There is little point in wasting hours on testing plain getters and setters or testing internal/private methods. The sweet spot is said to be around 80% of code coverage, even though I think that really depends on the language in use – the more expressive your language is, the less code you have to write to perform complex actions. And all complex actions should be properly tested, so in the case of Python, the sweet spots probably lies more in the range of 90%. But there are cases, such as porting projects from Python 2 to Python 3, where code coverage of 100% is the only way you can confirm that you haven't changed any behavior at all in the process of porting your code base.

Last but not least, most testing practices related to test-driven development take care of the testing practice up to the release point. It's important to keep in mind that when the software is released, the testing process hasn't finished.

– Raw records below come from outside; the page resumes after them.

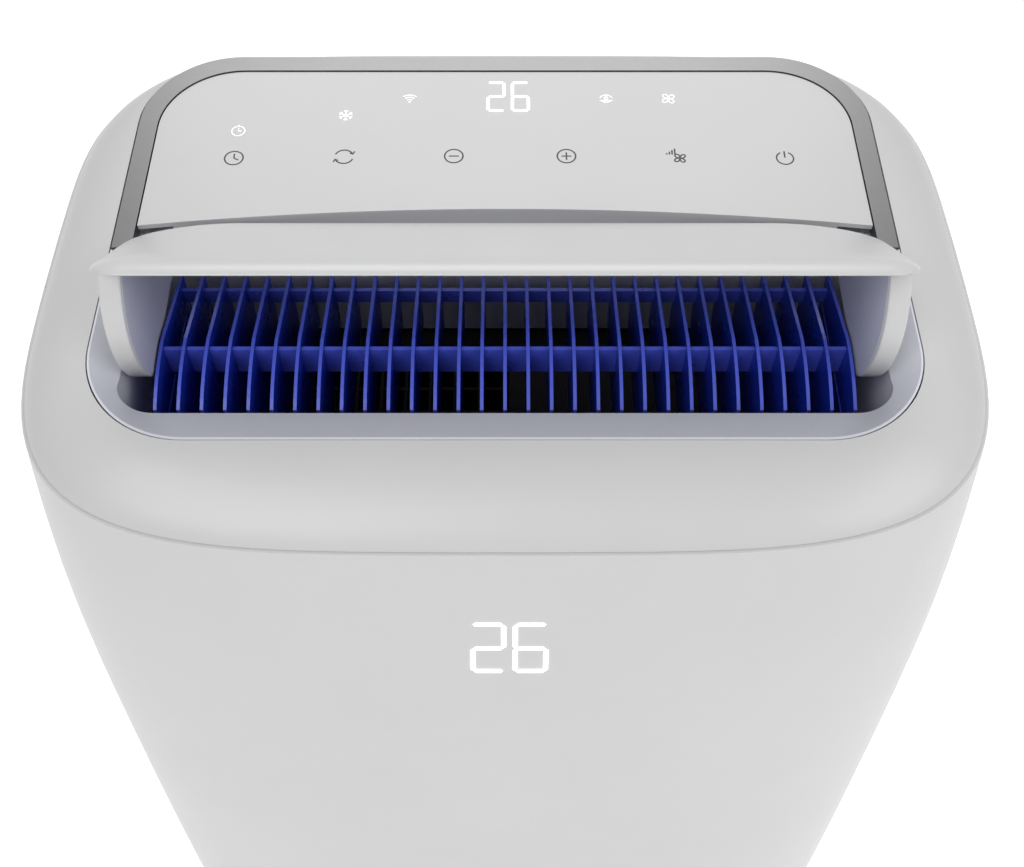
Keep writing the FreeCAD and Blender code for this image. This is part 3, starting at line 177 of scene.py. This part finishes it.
def buildMetalGroup():
    # drawn or rolled metal: fine lines along one axis and soft tarnish
    group, ins, outs = makeGroup("workedMetal",
                                 (("Colour", (0.7, 0.7, 0.7, 1)), ("Tarnish", (0.4, 0.4, 0.4, 1)),
                                  ("Tarnish Amount", 0.3), ("Rough", 0.3), ("Rough Spread", 0.15)),
                                 surfaceOutputs)
    links = group.links
    place = group.nodes.new("ShaderNodeTexCoord")
    stretch = group.nodes.new("ShaderNodeMapping")
    stretch.inputs["Scale"].default_value = (40, 900, 900)
    links.new(place.outputs["Object"], stretch.inputs["Vector"])
    lines = noiseNode(group, 1, 2)
    stains = noiseNode(group, 26, 5, 0.62)
    links.new(stretch.outputs["Vector"], lines.inputs["Vector"])
    links.new(place.outputs["Object"], stains.inputs["Vector"])
    amount = group.nodes.new("ShaderNodeMath")
    amount.operation = "MULTIPLY"
    links.new(stains.outputs["Fac"], amount.inputs[0])
    links.new(ins.outputs["Tarnish Amount"], amount.inputs[1])
    mix = group.nodes.new("ShaderNodeMix")
    mix.data_type = "RGBA"
    links.new(amount.outputs["Value"], mix.inputs["Factor"])
    links.new(ins.outputs["Colour"], mix.inputs["A"])
    links.new(ins.outputs["Tarnish"], mix.inputs["B"])
    links.new(mix.outputs["Result"], outs.inputs["Colour"])
    spread = group.nodes.new("ShaderNodeMath")
    spread.operation = "MULTIPLY_ADD"
    links.new(lines.outputs["Fac"], spread.inputs[0])
    links.new(ins.outputs["Rough Spread"], spread.inputs[1])
    links.new(ins.outputs["Rough"], spread.inputs[2])
    links.new(spread.outputs["Value"], outs.inputs["Roughness"])
    links.new(lines.outputs["Fac"], outs.inputs["Height"])
    return group


mouldGroup = buildMouldGroup()
metalGroup = buildMetalGroup()


def wire(tree, shader, group, values, bumpHeight):
    node = tree.nodes.new("ShaderNodeGroup")
    node.node_tree = group
    for label, value in values.items():
        node.inputs[label].default_value = value
    bump = tree.nodes.new("ShaderNodeBump")
    bump.inputs["Distance"].default_value = bumpHeight
    bump.inputs["Strength"].default_value = 1
    tree.links.new(node.outputs["Colour"], shader.inputs["Base Color"])
    tree.links.new(node.outputs["Roughness"], shader.inputs["Roughness"])
    tree.links.new(node.outputs["Height"], bump.inputs["Height"])
    tree.links.new(bump.outputs["Normal"], shader.inputs["Normal"])


def plastic(name, colour, rough=0.4, spread=0.08, grain=1800, bump=0.00002, drift=0.03, coat=0):
    material, tree, shader = newMaterial(name)
    wire(tree, shader, mouldGroup, {"Colour": (*colour, 1), "Drift": drift, "Grain Scale": grain,
                                    "Rough": rough, "Rough Spread": spread}, bump)
    shader.inputs["Coat Weight"].default_value = coat
    shader.inputs["Coat Roughness"].default_value = 0.2
    return material


def metal(name, colour, tarnish, rough, amount=0.3, spread=0.15):
    lineDepth = 0.00001
    material, tree, shader = newMaterial(name)
    wire(tree, shader, metalGroup, {"Colour": (*colour, 1), "Tarnish": (*tarnish, 1), "Tarnish Amount": amount,
                                    "Rough": rough, "Rough Spread": spread}, lineDepth)
    shader.inputs["Metallic"].default_value = 1
    return material


def lamp(name, colour, strength):
    # lit mark: its glow varies slightly over the mark
    material, tree, shader = newMaterial(name)
    shader.inputs["Base Color"].default_value = (*colour, 1)
    shader.inputs["Roughness"].default_value = 0.5
    place = tree.nodes.new("ShaderNodeTexCoord")
    glow = noiseNode(tree, 220, 1)
    tree.links.new(place.outputs["Object"], glow.inputs["Vector"])
    ramp = tree.nodes.new("ShaderNodeValToRGB")
    dimmest = 0.9
    ramp.color_ramp.elements[0].color = (*[c * dimmest for c in colour], 1)
    ramp.color_ramp.elements[1].color = (*colour, 1)
    tree.links.new(glow.outputs["Fac"], ramp.inputs["Fac"])
    tree.links.new(ramp.outputs["Color"], shader.inputs["Emission Color"])
    shader.inputs["Emission Strength"].default_value = strength
    return material


def vanePlastic(name, face, paintedEdgeHighlight):
    # tinted blade with painted highlights: the cut edges are painted a lighter blue as if they caught light, the
    # broad faces keep the deep blue
    material, tree, shader = newMaterial(name)
    wire(tree, shader, mouldGroup, {"Colour": (*face, 1), "Drift": 0.12, "Rough": 0.24}, 0.00002)
    place = tree.nodes.new("ShaderNodeTexCoord")
    split = tree.nodes.new("ShaderNodeSeparateXYZ")
    size = tree.nodes.new("ShaderNodeMath")
    size.operation = "ABSOLUTE"
    share = tree.nodes.new("ShaderNodeMapRange")
    share.inputs["From Min"].default_value = 0.35
    share.inputs["From Max"].default_value = 0.75
    mix = tree.nodes.new("ShaderNodeMix")
    mix.data_type = "RGBA"
    # painted highlight: the lighter blue goes where the surface normal points little along x, on the blade edges
    mix.inputs["A"].default_value = (*paintedEdgeHighlight, 1)
    mix.inputs["B"].default_value = (*face, 1)
    group = next(node for node in tree.nodes if node.type == "GROUP")
    tree.links.new(place.outputs["Normal"], split.inputs["Vector"])
    tree.links.new(split.outputs["X"], size.inputs[0])
    tree.links.new(size.outputs["Value"], share.inputs["Value"])
    tree.links.new(share.outputs["Result"], mix.inputs["Factor"])
    tree.links.new(mix.outputs["Result"], group.inputs["Colour"])
    return material


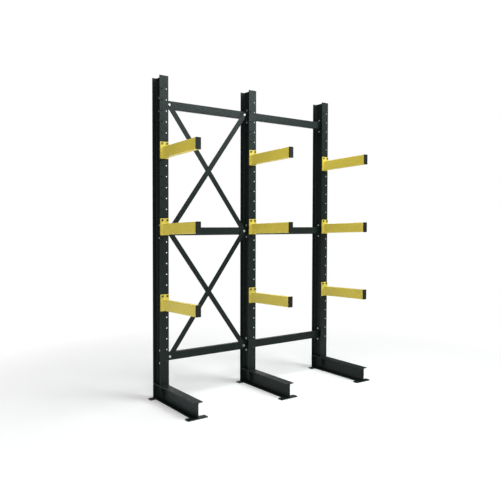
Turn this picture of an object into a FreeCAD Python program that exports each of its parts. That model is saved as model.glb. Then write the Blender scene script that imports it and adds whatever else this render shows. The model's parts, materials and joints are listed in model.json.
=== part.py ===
import FreeCAD, Part
import os
import Sketcher

# Single-sided cantilever rack: three punched I-section uprights on I-section bases, nine bolted
# box-section arms, and a rear frame of channel rails with crossed flat braces in the left bay.
# Row frame: +X along the rack, the arms point to -Y, +Z up, origin on the floor under the middle
# of the whole rack. All sizes are millimetres.

DIMENSIONS = {
    # overall
    "rack_height": 3000,
    "upright_spacing": 1000,
    "base_reach": 610,
    # rolled I-section of the uprights, and the shallower one of the bases
    "section_depth": 152.4,
    "section_width": 88.7,
    "web_thickness": 4.5,
    "flange_thickness": 7.7,
    "root_radius": 7.6,
    "base_depth": 146,
    "cut_margin": 1,
    # holes punched in the front flange
    "hole_top": 120,
    "hole_pitch": 100,
    "hole_gauge": 50,
    "hole_lowest": 200,
    # welded pieces of the base
    "rear_plate_thickness": 8,
    "stiffener_thickness": 6,
    "stiffener_toe": 8,
    "lug_width": 54,
    "lug_length": 60,
    "lug_thickness": 8,
    "lug_corner": 8,
    "anchor_diameter": 16,
    # arms: rectangular tube on a bolted plate, with a plastic cap
    "first_arm_row": 5,
    "arm_row_step": 7,
    "arm_length": 600,
    "arm_rise": 18,
    "arm_depth": 100,
    "arm_width": 50,
    "arm_wall": 4,
    "arm_corner": 6,
    "arm_seat": 6,
    "plate_width": 85,
    "plate_head": 48,
    "plate_thickness": 10,
    "plate_edge": 16,
    "plate_corner": 4,
    "cap_thickness": 4,
    "cap_overhang": 1.5,
    "cap_round": 2.5,
    "plug_length": 18,
    "plug_wall": 3,
    "plug_gap": 0.3,
    # rear frame: channel rails with end plates, and flat braces
    "rail_drop": 250,
    "rail_lowest": 400,
    "rail_height": 76,
    "rail_width": 38,
    "rail_wall": 4,
    "rail_bend": 6,
    "rail_setback": 50,
    "end_plate_thickness": 6,
    "end_plate_width": 72,
    "end_plate_height": 160,
    "end_plate_corner": 8,
    "rail_bolt_spacing": 120,
    "brace_offset": 75,
    "brace_width": 50,
    "brace_thickness": 5,
    "brace_end": 25,
    "brace_corner": 8,
    # M12 fasteners of the arms and of the rear frame
    "hole_clearance": 1,
    "bolt_diameter": 12,
    "bolt_flats": 18,
    "bolt_head": 7.5,
    "bolt_end": 5,
    "nut_height": 10.8,
    "washer_diameter": 24,
    "washer_thickness": 2.5,
}

doc = FreeCAD.newDocument("CantileverRack")
sheet = doc.addObject("Spreadsheet::Sheet", "Size")
for row, (alias, number) in enumerate(DIMENSIONS.items(), start=1):
    sheet.set(f"A{row}", alias)
    sheet.set(f"B{row}", str(number))
    sheet.setAlias(f"B{row}", alias)
doc.recompute()


def value(expression):
    """Number that an expression over the sheet has now."""
    return float(sheet.evalExpression(expression))


# ---------------------------------------------------------------------------------------------
# Places that several pieces share, as expressions over the sheet
# ---------------------------------------------------------------------------------------------
ARM_REACH = "(Size.plate_thickness + Size.arm_length + Size.cap_thickness)"
FRONT = f"(({ARM_REACH} - Size.section_depth) / 2)"
BACK = f"({FRONT} + Size.section_depth)"
HALF_WIDTH = "(Size.section_width / 2)"
HALF_WEB = "(Size.web_thickness / 2)"
FIRST_HOLE = "(Size.rack_height - Size.hole_top)"
PLATE_HEIGHT = "(Size.arm_seat + Size.arm_depth + Size.plate_head)"
PLATE_BELOW_BOLT = f"({PLATE_HEIGHT} - Size.plate_edge)"
RAIL_FACE = f"({FRONT} + Size.rail_setback)"
RAIL_BOLT_Y = f"({RAIL_FACE} + Size.end_plate_width / 2)"
BOLT_HOLE = "(Size.bolt_diameter + 2 * Size.hole_clearance)"
UPPER_RAIL = "(Size.rack_height - Size.rail_drop)"
BRACE_RUN = "(Size.upright_spacing - 2 * Size.brace_offset)"
BRACE_RISE = f"(({UPPER_RAIL} - Size.rail_lowest) / 2)"
BRACE_SPAN = f"sqrt({BRACE_RUN} ^ 2 + {BRACE_RISE} ^ 2)"

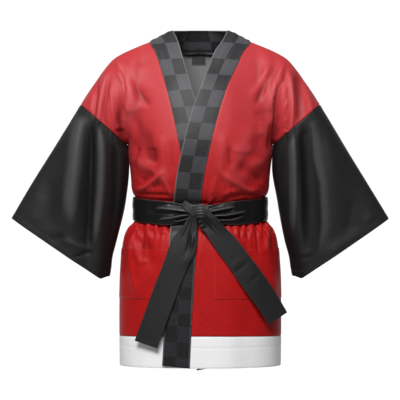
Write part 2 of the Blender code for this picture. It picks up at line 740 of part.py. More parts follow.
def collar_half(front):
    """Half the collar band: up the front's edge, over the shoulder and round to the middle of the neck."""
    side = front.side
    v_low = [0.0] + panel_rows(FRONT_HIGH_SHARES)[0]
    across = np.linspace(0, 1, BAND_COLUMNS)
    points_rows, normal_rows = [], []
    for v in v_low:
        seam = front.seam_q(v, -SEAM_GAP / 2)
        free = front.free_q(v)
        q = seam + (free - seam) * across
        points, normals = front.sample(v, q)
        if v == 0.0:
            points[:, 2] += BAND_END_RISE * across
        points_rows.append(points)
        normal_rows.append(normals)
    back_points, back_normals = collar_back(side, across)
    points_rows += back_points
    normal_rows += back_normals
    points, normals = np.array(points_rows), np.array(normal_rows)
    outer = points + normals * BAND_PROUD
    inner = points + normals * (BAND_PROUD - BAND_WALL)
    faces = plain_faces(len(points_rows), len(across))
    if side > 0:
        faces = flipped(faces)
    return add_wall(f"collar_{front.label}", outer, inner, faces, "check_cotton")


def collar_back(side, across):
    """The collar's rows behind the neck, from just past the shoulder seam to the centre. They start on the
    back's own neck seam."""
    places = [1 + share for share in column(BACK_HIGH_ROWS, 0) if share >= NECK_POINT_UP][::-1]
    seam = [BACK.at(v, neck_q(v, 0.0)) for v in places]
    rows, normals = [], []
    for k in range(1, len(places)):
        low, out = seam[k]
        last = k == len(places) - 1
        tangent = np.array((1.0, 0, 0)) if last else seam[k - 1][0] - seam[k + 1][0]
        inward = unit(np.cross(tangent, out))
        low = low + inward * SEAM_GAP * np.sign(inward[2])
        turn = math.atan2(low[1] / NECK_BACK, low[0] / NECK_HALF)
        top = np.array((
            COLLAR_TOP_HALF * math.cos(turn),
            COLLAR_TOP_BACK * math.sin(turn),
            COLLAR_TOP_SIDE_Z + (COLLAR_TOP_BACK_Z - COLLAR_TOP_SIDE_Z) * math.sin(turn),
        ))
        along = np.array((-COLLAR_TOP_HALF * math.sin(turn), COLLAR_TOP_BACK * math.cos(turn), 0))
        own = unit(np.cross(along, top - low))
        own = own * np.sign(own @ out)
        line = low + (top - low) * across[:, None]
        faced = out + (own - out) * across[:, None]
        if last:
            line[:, 0], faced[:, 0] = SEAM_GAP / 2, 0.0
        rows.append(line * (side, 1, 1))
        normals.append(unit(faced * (side, 1, 1)))
    return rows, normals


def armhole(side):
    """The armhole's ring of points, from the armpit round the front, over the top and back, and the
    outward directions in its plane."""
    half = SLEEVE_SIDES // 2
    turns = [math.pi * k / half for k in range(half + 1)]
    ring = [FRONT.at(1 + t / math.pi, side)[0] for t in turns]
    ring += [BACK.at(1 + t / math.pi, side)[0] for t in turns[-2:0:-1]]
    faced = [loop_normal(t, -1) for t in turns] + [loop_normal(t, 1) for t in turns[-2:0:-1]]
    ring, faced = np.array(ring), np.array(faced)
    faced[:, 0] *= side
    return ring, faced


def sleeve_push(points, share, folds, side, facing):
    """How far a sleeve's hanging folds push its points out, in front or behind."""
    push = np.zeros(len(points))
    for row in folds:
        f = dict(zip(SLEEVE_FOLD_COLUMNS, row))
        middle = f["x_top"] + (f["x_low"] - f["x_top"]) * share
        height = np.where(facing < 0, f["front"], f["back"])
        push += height * np.exp(-(((side * points[:, 0] - middle) / f["width"]) ** 2))
    return push * smooth_step(share, 0.0, 0.30) * (1 - 0.45 * smooth_step(share, 0.75, 1.0))


def sleeve(side):
    """A wide sleeve: rings from the armhole to the open cuff."""
    table = LEFT_SLEEVE if side > 0 else RIGHT_SLEEVE
    folds = LEFT_SLEEVE_FOLDS if side > 0 else RIGHT_SLEEVE_FOLDS
    first, first_normals = armhole(side)
    axis = ARM_AXIS * (side, 1, 1)
    half = SLEEVE_SIDES // 2
    turns = np.array([math.pi * k / half for k in range(SLEEVE_SIDES)])
    facing = np.where(np.sin(turns) >= -1e-9, -1.0, 1.0)
    first = first + axis * ARMHOLE_GAP
    outer, inner = [first], [first - first_normals * WALL]
    for share in np.linspace(0, 1, SLEEVE_RINGS)[1:]:
        top = np.array((side * smooth_table(share, table, 1), 0, smooth_table(share, table, 2)))
        low = np.array((side * smooth_table(share, table, 3), 0, smooth_table(share, table, 4)))
        deep = smooth_table(share, table, 5)
        wide, middle = np.linalg.norm(top - low) / 2, (top + low) / 2
        dir_across = unit(top - low)
        c, s = np.cos(turns), np.sin(turns)
        flat = -np.sign(c) * np.abs(c) ** 0.9 * wide
        depth = -np.sign(s) * np.abs(s) ** 0.9 * deep
        ring = middle + flat[:, None] * dir_across + depth[:, None] * np.array((0, 1, 0))
        faced = unit(-c[:, None] / wide * dir_across + (-s / deep)[:, None] * np.array((0, 1.0, 0)))
        push = sleeve_push(ring, share, folds, side, facing) * np.abs(s) ** 0.7
        ring = ring + push[:, None] * facing[:, None] * np.array((0, 1.0, 0))
        turned_up = SLEEVE_CORNER * smooth_step(share, 0.80, 1.0) * smooth_step(c, 0.88, 1.0)
        ring = ring - turned_up[:, None] * axis
        outer.append(ring)
        inner.append(ring - faced * WALL)
    faces = plain_faces(SLEEVE_RINGS, SLEEVE_SIDES, wrap=True)
    if side > 0:
        faces = flipped(faces)
    name = "sleeve_left" if side > 0 else "sleeve_right"
    return add_wall(name, np.array(outer), np.array(inner), faces, "black_cotton")


def neck_label():
    """A plain woven label on the inside of the back, between two of the back's own rows."""
    shares, _ = wave_columns(GATHER_WAVES_BACK, BACK_SEED)
    own_q = np.array([-shares[2], 0, shares[2]])
    rows = []
    for share in LABEL_SHARES:
        points, normals = BACK.at(1 + share, own_q)
        x = LABEL_X + LABEL_HALF * np.linspace(-1, 1, 3)
        x[1] = 0.0
        flat = np.stack([np.interp(x, points[:, 0], points[:, k]) for k in range(3)], axis=1)
        faced = np.stack([np.interp(x, points[:, 0], normals[:, k]) for k in range(3)], axis=1)
        rows.append((flat - unit(faced) * (WALL + SEAM_GAP), unit(faced)))
    near = np.array([points for points, _ in rows])
    far = np.array([points - normals * LABEL_WALL for points, normals in rows])
    return add_wall("neck_label", near, far, flipped(plain_faces(2, 3)), "label_weave")


def sash_path(count):
    """The sash's line round the waist: points, outward directions and X shares, as a closed ring."""
    v = height_to_v(WAIST_Z)
    front_q = np.linspace(-1, 1, count)
    front, front_n = FRONT.at(v, front_q)
    back, back_n = BACK.at(v, front_q[::-1][1:-1])
    points, normals = np.concatenate([front, back]), np.concatenate([front_n, back_n])
    normals[:, 2] = 0
    lift = np.zeros(len(points))
    lift[:count] = LAP * smooth_step(np.abs(front[:, 0]), LAP_NONE_X, LAP_FULL_X + LAP)
    return points + unit(normals) * (SASH_OFF + lift)[:, None], unit(normals)


def sash_wrap():
    """The sash round the waist, drawn in behind the knot."""
    path, normals = sash_path(SASH_COLUMNS)
    shares = np.linspace(0, 1, SASH_ROWS)
    low, high = SASH_LOW_Z - WAIST_Z, SASH_HIGH_Z - WAIST_Z
    rows_out, rows_in = [], []
    from_knot = np.where(path[:, 1] < 0, np.abs(path[:, 0] - KNOT_X), 1.0)
    near = smooth_step(from_knot, SASH_PINCH_REACH, SASH_PINCH_FULL)
    folded = smooth_step(from_knot, SASH_FOLD_REACH, SASH_PINCH_FULL)
    for share in shares:
        full = low + (high - low) * share
        drawn = (KNOT_Z - WAIST_Z + WAIST_DIP) + SASH_PINCH_HALF * (2 * share - 1)
        points = path.copy()
        points[:, 2] += full + (drawn - full) * near
        ridge = SASH_RIDGE * folded * (1 + math.cos(2 * math.pi * SASH_FOLDS * share)) / 2
        rows_in.append(points + normals * ridge[:, None])
        rows_out.append(points + normals * (ridge + SASH_WALL)[:, None])
    faces = plain_faces(len(shares), len(path), wrap=True)
    return add_wall("sash_wrap", np.array(rows_out), np.array(rows_in), faces, "black_cotton")


def knot():
    """The knot: a ridged bundle turned over the front of the sash, closed at both ends."""
    turn = np.linspace(0, 2 * math.pi, KNOT_SIDES, endpoint=False)
    made = []
    for share in np.linspace(0, 1, KNOT_RINGS):
        bend = math.pi / 2 + KNOT_TURN * (share - 0.5)
        swell = math.sin(math.pi * (0.14 + 0.72 * share)) ** 0.5
        wide = KNOT_WIDTH / 2 * (0.80 + 0.20 * swell)
        ripple = 1 + KNOT_RIDGE * np.cos(2 * KNOT_RIDGES * turn)
        radius = KNOT_RADIUS + np.sin(turn) * KNOT_THICK / 2 * swell * ripple
        x = KNOT_X + np.cos(turn) * wide
        made.append(np.stack([x, -radius * math.sin(bend), KNOT_Z + radius * math.cos(bend)], axis=1))
    points = np.concatenate(made)
    sash_front = FRONT.at(height_to_v(WAIST_Z), 0.0)[0][1] - LAP - SASH_OFF - SASH_RIDGE - SASH_WALL
    points[:, 1] += sash_front - SEAM_GAP - points[:, 1].max()
    faces = plain_faces(KNOT_RINGS, KNOT_SIDES, wrap=True)
    faces.append(list(range(KNOT_SIDES))[::-1])
    faces.append(list(range((KNOT_RINGS - 1) * KNOT_SIDES, KNOT_RINGS * KNOT_SIDES)))
    return add_object("sash_knot", points, faces, "black_cotton")


def support_y(x, z):
    """The Y on which a sash end lies in front of the skirt, running straight on past the hip."""
    half = smooth_table(z, BODY_SECTIONS, 1) + SUPPORT_OFF
    deep = smooth_table(z, BODY_SECTIONS, 2) + SUPPORT_OFF
    half, deep = np.maximum(half, SUPPORT_HALF), np.maximum(deep, SUPPORT_DEPTH)
    held = np.minimum(np.abs(x), SUPPORT_EDGE_X)
    left = 1 - (held / half) ** SECTION_POWER
    y = -deep * left ** (1 / SECTION_POWER)
    slope = deep / half * (held / half) ** (SECTION_POWER - 1) * left ** (1 / SECTION_POWER - 1)
    return y + slope * (np.abs(x) - held)


def sash_end(name, run, lean):
    """One hanging end of the sash: pinched at the knot, flat and square at its foot."""
    start, finish = np.array(run[:2]), np.array(run[2:])
    along = finish - start
    length = float(np.hypot(*along))
    side = np.array((-along[1], along[0])) / length
    rows_out, rows_in = [], []
    across = np.linspace(-1, 1, END_COLUMNS)
    for share in np.linspace(0, 1, END_ROWS):
        full = END_PINCH + (1 - END_PINCH) * smooth_step(share, 0.0, END_PINCH_REACH)
        bow = END_BOW * lean * math.sin(math.pi * share)
        place = start + along * share + side * bow
        x = place[0] + side[0] * across * SASH_WIDTH / 2 * full
        z = place[1] + side[1] * across * SASH_WIDTH / 2 * full
        folded = (1 - full) / (1 - END_PINCH)
        y = support_y(x, z) - END_FOLD * folded * (1 + np.cos(END_FOLDS * math.pi * across))
        points = np.stack([x, y, z], axis=1)
        rows_in.append(points)
        rows_out.append(points - np.array((0, SASH_WALL, 0)))
    faces = plain_faces(END_ROWS, END_COLUMNS)
    if np.cross(np.append(side, 0), np.append(along, 0))[2] < 0:
        faces = flipped(faces)
    return add_wall(name, np.array(rows_out), np.array(rows_in), faces, "black_cotton")


def clear_scene():
    """Removes what the scene already holds."""
    for thing in list(bpy.data.objects):
        bpy.data.objects.remove(thing, do_unlink=True)


def main():
    clear_scene()
    fronts = [Front(1), Front(-1)]
    for front in fronts:
        front.panel()
        front.hem_band()
        front.pocket()
        collar_half(front)
    v_values, fine = panel_rows(column(BACK_HIGH_ROWS, 0))
    back_piece("back", v_values, fine, "red_cotton")
    back_piece("hem_band_back", [0.0, height_to_v(CONTRAST_Z) / 2, height_to_v(CONTRAST_Z - SEAM_GAP)],
               [False] * 3, "white_cotton")
    sleeve(1)
    sleeve(-1)
    neck_label()
    sash_wrap()
    knot()
    sash_end("sash_end_left", LEFT_END, 1)
    sash_end("sash_end_right", RIGHT_END, -1)


main()
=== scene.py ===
"""Happi coat, worn-out hollow form: its cloth, folds, seams, stitching, tied sash and finishes.

Everything is in metres, +Z up. The front of the coat faces -Y and the wearer's left is +X. The origin
lies on the shoulder line, midway between the two sides of the neck. Every sheet of cloth follows the
same two skins, front and back, that its solid was lofted from, and carries its own creases.
"""

import logging
import math
from dataclasses import dataclass
from enum import Enum
from typing import Any, Dict, List, Optional, Sequence, Tuple, Union

import bpy
import numpy as np
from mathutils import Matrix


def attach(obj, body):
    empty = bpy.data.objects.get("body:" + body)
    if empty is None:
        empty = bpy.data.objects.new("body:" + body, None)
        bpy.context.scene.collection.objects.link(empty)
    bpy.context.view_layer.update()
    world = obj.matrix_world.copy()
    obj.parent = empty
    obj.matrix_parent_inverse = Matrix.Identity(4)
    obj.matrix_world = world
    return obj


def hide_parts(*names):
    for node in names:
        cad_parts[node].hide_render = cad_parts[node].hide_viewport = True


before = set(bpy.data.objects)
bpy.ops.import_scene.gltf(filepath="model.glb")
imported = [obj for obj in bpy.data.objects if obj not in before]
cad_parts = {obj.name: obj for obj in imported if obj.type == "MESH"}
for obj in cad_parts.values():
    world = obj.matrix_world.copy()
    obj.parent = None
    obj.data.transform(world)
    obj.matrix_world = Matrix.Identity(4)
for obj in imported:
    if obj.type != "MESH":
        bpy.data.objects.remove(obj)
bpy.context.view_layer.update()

Array = np.ndarray
Number = Union[float, Array]
Row = Tuple[float, ...]
Table = Tuple[Row, ...]
# Creases: how far each is felt on its inner or lower side and on its outer or upper side, its height
# outwards, and X and Z by turns of the points along it, seen from the front on the wearer's left
Strokes = Tuple[Tuple[float, ...], ...]
Colour = Tuple[float, float, float]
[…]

Many teams forget to set up proper system tests and don't have a way to identify and reproduce issues that can only happen in production environments with real concurrent users and large amounts of data. Having staging environments and a suite to simulate incidents or real users' behaviors might be the only way to spot bugs that only happen after days of continuous use of the system. And some companies go as far as testing the production system with tools that inject real problems continuously for the sole purpose of verifying that the system is solid.

As we saw in the sections about integration tests, functional tests, and the testing pyramid/trophy models, there are many different visions about what should be tested, with which goals in mind, and how test suites should be organized. Getting this right can impact how much you trust your automatic test suite, and thus how much you evolve it because it provides you with value.

Learning to do proper automated testing is the gateway to major software development boosts, opening possibilities for practices such as continuous integration and continuous delivery, which would otherwise be impossible without a proper test suite.

But testing isn't easy; it comes with many side-effects that are not immediately obvious, and for which the software development industry started to provide tools and best practices only recently. So in the next chapters, we will look at some of those best practices and tools that can help you write a good, easily maintained test suite.